Widely regarded as some of the most graphic and brutally violent moments in cinematic history, the first 27 minutes of Steven Spielberg’s academy-award winning war epic “Saving Private Ryan” depict war in all its raw savagery.
The chaotic, horrifyingly realistic reenactment of the Omaha Beach landing features bright red gore and severed arms flying through the air as American soldiers storm the German occupied coast.
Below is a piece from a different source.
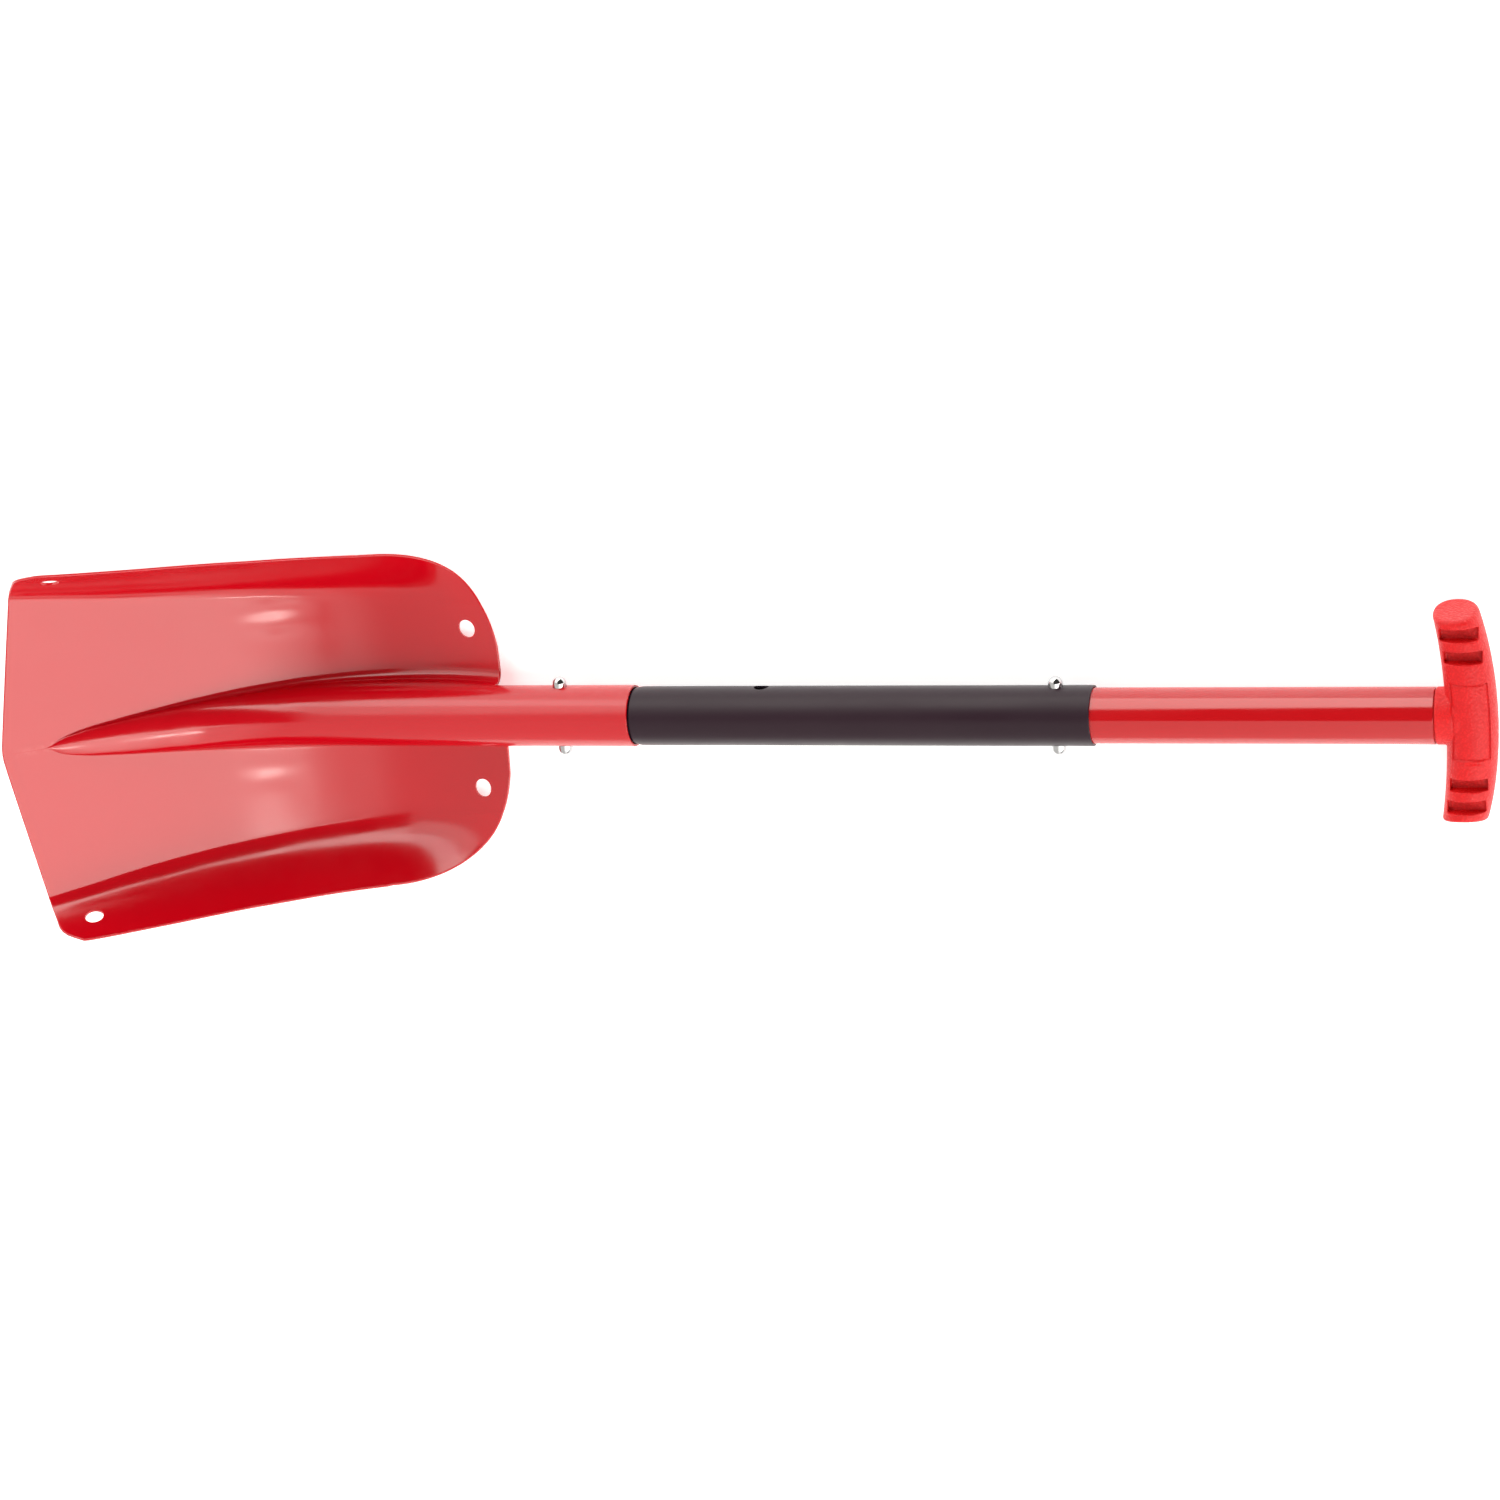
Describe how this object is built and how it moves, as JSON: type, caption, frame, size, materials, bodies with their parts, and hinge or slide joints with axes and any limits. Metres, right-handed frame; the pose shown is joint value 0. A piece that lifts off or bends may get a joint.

Watching even the first few opening moments of the film is an experience many reviewers on sites like Metacritic and Rotten Tomatoes describe being as memorable as is terrifying.
During the past few decades, groups like the American Academy of Childhood and Adolescent Psychiatry and Common Sense Media have argued that the growing presence of gratuitous violence in American media, like the sort found in “Saving Private Ryan,” has had a profoundly negative impact on younger generations’ psyche as well as adults. Such organizations often make the claim that violent media, especially the R-rated variety, desensitizes Americans of all ages and increases aggression across the country.
Not everyone agrees on the matter, however. Amateur filmmaker and senior Ian Gibbs said accurate portrayals of violence can have a significant and positive impact on society. The founder of RBHS’s Society for Cinematic Greatness club and president of the school’s True/False Film Club, Gibbs argues that violence plays an important role in media. He said the more realistic a film’s portrayal of blood and gore, the better it firmly reinforces for its audience that real world violence is truly awful and terrifying.
“When we see James Bond dispatching several opponents without seeing the impact of his punches, we tend to believe that’s how it works in real life,” Gibbs said. “However, if we see the blood and the pain in the eyes of the opponent, then we think to ourselves ‘Wow, I hope I never have to do that.’”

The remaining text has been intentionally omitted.